From the freedom of choosing.
The illiberals believe they can choose, but no one else can. They believe everyone else must have their choices made for them. So stop accusing them of hypocrisy. They don’t care. Accuse them of using the power of the state to deny kids the power to choose their own destinies.
John Stoehr is the editor of the Editorial Board. He writes the daily edition. Find him @johnastoehr.
2 Comments
Leave a Comment
Want to comment on this post?
Click here to upgrade to a premium membership.
I love your stuff John but ya missed the point here.
You are focused on the WRONG audience – we all know how awful the iliberals are. Most people get that the attacks on drag queens are a distraction That’s not who Stewart was aiming at. The interview is great because he gave liberals and moderates a simple, ruthless, counterpunch by placing voter registration right next to gun laws. This is hugely valuable.
For everyone who doesn’t have time to articulate a well thought out gun control retort then cram it into a twitter thread John Stewart gave us a sharp machete and said “use this instead” .

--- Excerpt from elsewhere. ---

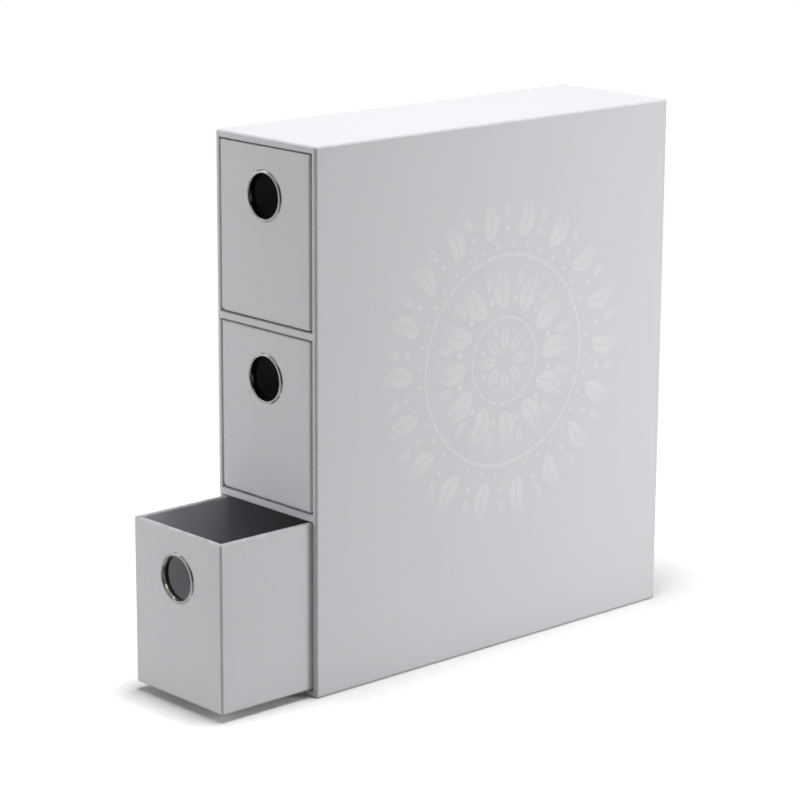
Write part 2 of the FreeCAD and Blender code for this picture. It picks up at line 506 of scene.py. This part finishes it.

Does it matter to the iliberals ? No. But it does to those in the disengaged middle who swing back and forth every election. All they need is a a logical phrase to hang their opinion on. Liberals now have a simple elegant new weapon to share with our moderate friends. . And as a bonus treat Stewart trapped the fool into giving it to us.
And yes, politics is a war. It’s been a disaster for the Left to avoid that obvious reality. It ought not be violence. But it is a war. Tactics matter. If only policy mattered Democrats would never lose outside the deep south. Trump would never have become president, we’d have better health, gun, family…policy… How you paly the war game matters. The Right knows this and the Right wins when they should lose all the time.
If Trump/Scotus and then Biden prove anything they prove this: WINNING MATTERS. Ya gotta win. Tactics matter.
I don’t think we disagree in terms of outcomes. Sure, accusing them of hypocrisy is gonna work for some of the people you describe. Accusing them of denying children a right to choose their own futures is gonna work for the same people.